§ What to work on
Search the material below for the word "origin". Copy every line that has it.

§ Collected data
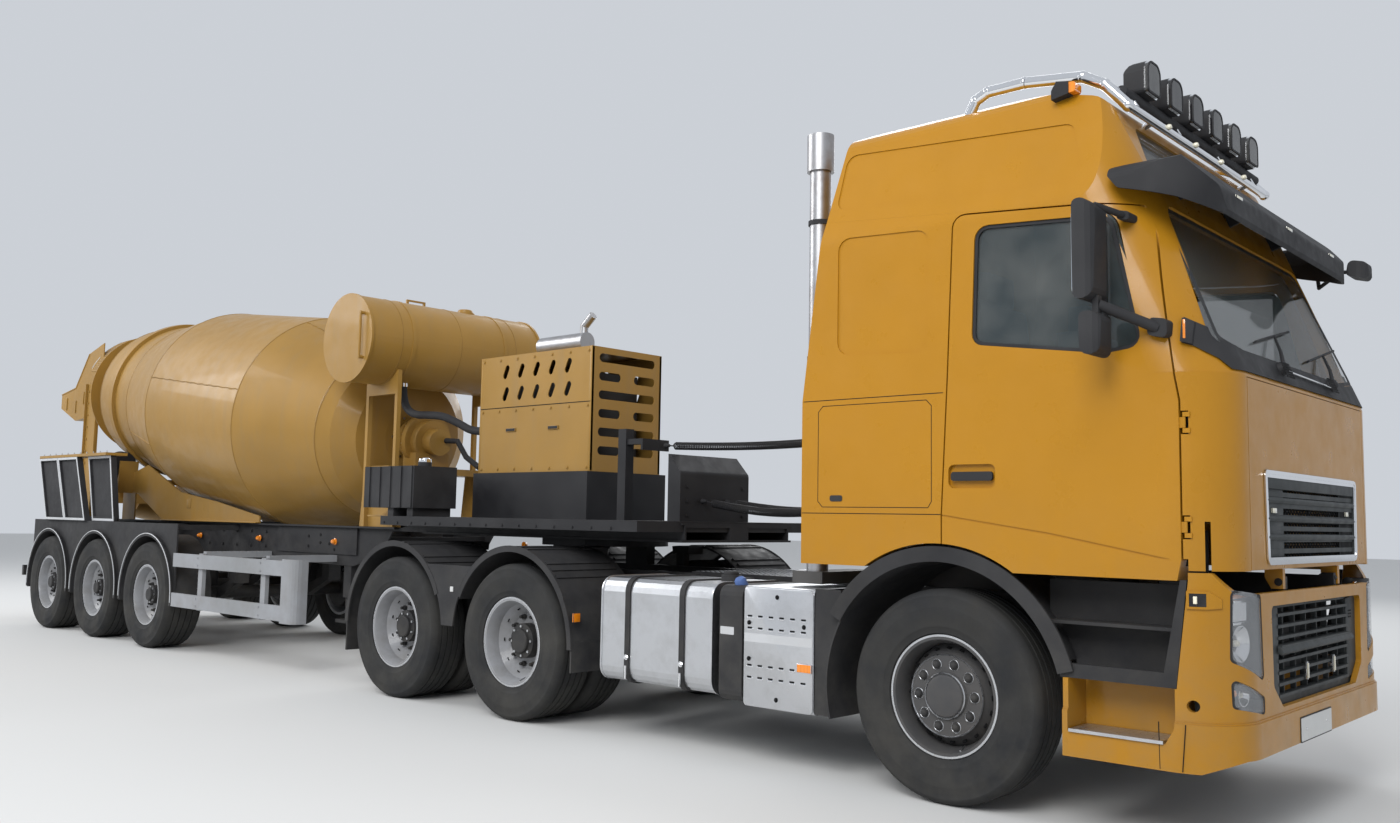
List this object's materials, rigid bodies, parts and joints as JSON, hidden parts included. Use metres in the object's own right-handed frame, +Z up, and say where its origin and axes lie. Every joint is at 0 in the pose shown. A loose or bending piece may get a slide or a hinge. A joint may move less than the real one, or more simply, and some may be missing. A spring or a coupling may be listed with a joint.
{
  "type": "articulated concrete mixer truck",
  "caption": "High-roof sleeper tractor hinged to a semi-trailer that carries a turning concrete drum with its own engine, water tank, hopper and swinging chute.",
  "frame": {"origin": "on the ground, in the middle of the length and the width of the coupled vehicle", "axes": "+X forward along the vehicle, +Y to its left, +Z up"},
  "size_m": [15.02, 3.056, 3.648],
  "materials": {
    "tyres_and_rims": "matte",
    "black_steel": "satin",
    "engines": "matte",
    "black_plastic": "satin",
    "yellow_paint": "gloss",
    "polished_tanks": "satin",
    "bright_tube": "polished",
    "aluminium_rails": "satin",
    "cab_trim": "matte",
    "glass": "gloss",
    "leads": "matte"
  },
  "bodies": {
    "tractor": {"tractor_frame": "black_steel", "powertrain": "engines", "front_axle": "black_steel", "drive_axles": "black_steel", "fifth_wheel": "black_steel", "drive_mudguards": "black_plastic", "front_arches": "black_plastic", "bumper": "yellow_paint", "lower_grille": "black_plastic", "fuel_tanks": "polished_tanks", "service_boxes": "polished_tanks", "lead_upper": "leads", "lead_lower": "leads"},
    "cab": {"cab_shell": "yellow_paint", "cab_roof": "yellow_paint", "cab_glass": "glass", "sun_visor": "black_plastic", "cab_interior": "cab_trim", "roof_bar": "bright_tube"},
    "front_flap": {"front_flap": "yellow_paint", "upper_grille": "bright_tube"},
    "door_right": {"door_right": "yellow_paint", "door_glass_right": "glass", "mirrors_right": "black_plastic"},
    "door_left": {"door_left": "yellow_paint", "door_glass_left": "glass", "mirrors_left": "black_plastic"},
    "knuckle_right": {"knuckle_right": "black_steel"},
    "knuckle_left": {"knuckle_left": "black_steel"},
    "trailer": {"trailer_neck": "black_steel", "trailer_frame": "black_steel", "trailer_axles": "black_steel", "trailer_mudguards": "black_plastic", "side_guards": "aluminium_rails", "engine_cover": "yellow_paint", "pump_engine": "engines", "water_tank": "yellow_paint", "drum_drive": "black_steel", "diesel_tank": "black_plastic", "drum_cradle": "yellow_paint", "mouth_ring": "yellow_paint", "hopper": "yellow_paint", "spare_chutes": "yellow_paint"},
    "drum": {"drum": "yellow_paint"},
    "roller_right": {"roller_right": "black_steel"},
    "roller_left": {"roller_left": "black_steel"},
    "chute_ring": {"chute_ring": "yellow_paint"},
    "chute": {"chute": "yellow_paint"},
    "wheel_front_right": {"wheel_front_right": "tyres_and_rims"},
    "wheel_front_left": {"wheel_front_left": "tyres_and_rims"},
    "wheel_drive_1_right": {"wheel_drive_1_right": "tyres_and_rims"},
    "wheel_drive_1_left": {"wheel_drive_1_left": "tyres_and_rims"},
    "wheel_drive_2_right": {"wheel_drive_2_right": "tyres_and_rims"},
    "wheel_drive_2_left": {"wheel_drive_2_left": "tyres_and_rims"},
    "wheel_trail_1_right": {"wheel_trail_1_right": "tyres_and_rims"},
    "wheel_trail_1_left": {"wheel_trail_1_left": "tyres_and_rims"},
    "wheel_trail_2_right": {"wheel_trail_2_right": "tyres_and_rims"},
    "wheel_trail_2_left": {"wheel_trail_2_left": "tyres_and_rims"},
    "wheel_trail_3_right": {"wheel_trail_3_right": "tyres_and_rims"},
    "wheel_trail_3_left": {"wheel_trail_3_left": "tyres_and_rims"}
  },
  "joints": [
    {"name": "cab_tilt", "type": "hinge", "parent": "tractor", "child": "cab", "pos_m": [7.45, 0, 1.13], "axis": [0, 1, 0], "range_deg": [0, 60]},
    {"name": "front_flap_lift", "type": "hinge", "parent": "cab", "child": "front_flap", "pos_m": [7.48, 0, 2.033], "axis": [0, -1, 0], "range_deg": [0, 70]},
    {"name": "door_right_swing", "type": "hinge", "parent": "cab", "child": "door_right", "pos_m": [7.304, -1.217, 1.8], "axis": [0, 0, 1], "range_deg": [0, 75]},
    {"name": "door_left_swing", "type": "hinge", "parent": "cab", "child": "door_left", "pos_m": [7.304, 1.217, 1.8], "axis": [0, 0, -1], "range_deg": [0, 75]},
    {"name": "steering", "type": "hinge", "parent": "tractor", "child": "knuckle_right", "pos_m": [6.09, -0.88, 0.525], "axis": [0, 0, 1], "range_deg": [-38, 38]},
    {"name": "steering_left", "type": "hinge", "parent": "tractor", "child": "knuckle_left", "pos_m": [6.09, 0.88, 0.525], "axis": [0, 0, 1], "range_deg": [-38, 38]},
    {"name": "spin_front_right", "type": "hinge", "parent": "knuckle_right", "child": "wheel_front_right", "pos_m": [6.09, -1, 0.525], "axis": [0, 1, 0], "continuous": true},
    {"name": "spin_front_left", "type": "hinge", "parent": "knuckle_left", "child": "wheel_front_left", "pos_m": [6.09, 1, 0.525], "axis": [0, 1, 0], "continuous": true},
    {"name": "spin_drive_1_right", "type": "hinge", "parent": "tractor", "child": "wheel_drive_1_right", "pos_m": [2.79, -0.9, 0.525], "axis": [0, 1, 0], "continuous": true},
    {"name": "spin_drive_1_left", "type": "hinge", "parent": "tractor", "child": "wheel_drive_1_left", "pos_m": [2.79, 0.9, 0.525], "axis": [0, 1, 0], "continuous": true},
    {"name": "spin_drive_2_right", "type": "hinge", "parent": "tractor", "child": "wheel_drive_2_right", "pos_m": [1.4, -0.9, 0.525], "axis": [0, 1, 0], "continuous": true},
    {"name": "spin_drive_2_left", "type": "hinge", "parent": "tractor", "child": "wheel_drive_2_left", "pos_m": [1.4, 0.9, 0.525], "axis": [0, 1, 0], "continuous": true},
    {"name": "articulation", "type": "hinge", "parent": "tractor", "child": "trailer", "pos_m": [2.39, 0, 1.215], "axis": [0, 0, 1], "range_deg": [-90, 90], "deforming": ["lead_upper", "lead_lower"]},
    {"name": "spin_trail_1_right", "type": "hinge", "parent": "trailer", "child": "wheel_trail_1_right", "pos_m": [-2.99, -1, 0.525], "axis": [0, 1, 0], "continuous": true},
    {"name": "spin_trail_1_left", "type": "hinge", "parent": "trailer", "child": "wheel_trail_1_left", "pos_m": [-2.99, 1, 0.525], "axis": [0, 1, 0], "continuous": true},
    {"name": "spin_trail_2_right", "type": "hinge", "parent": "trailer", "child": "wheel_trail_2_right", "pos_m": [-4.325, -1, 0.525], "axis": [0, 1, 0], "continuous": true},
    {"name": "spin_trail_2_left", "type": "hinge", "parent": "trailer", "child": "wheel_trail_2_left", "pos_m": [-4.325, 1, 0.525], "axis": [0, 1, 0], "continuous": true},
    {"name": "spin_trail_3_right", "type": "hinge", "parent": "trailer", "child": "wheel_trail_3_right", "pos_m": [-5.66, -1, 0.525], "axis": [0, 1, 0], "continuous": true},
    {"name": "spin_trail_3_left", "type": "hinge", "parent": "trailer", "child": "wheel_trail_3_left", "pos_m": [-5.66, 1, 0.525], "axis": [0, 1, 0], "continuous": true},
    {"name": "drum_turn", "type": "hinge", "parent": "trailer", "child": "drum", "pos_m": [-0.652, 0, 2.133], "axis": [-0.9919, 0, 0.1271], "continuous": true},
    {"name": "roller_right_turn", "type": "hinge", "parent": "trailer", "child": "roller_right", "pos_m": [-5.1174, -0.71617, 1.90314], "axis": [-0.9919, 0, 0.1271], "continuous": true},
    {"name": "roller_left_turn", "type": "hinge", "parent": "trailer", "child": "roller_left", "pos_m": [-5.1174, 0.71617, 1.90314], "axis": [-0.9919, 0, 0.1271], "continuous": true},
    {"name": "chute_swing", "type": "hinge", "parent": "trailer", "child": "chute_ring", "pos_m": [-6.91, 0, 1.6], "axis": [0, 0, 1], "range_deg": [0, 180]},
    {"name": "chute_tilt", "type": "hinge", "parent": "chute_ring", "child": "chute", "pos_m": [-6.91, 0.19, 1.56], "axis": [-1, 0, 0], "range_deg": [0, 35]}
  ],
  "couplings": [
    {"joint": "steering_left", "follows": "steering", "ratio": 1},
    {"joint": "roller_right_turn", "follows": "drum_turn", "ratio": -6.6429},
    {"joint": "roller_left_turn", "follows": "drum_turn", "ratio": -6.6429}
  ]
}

§ Solution
List this object's materials, rigid bodies, parts and joints as JSON, hidden parts included. Use metres in the object's own right-handed frame, +Z up, and say where its origin and axes lie. Every joint is at 0 in the pose shown. A loose or bending piece may get a slide or a hinge. A joint may move less than the real one, or more simply, and some may be missing. A spring or a coupling may be listed with a joint.
  "frame": {"origin": "on the ground, in the middle of the length and the width of the coupled vehicle", "axes": "+X forward along the vehicle, +Y to its left, +Z up"},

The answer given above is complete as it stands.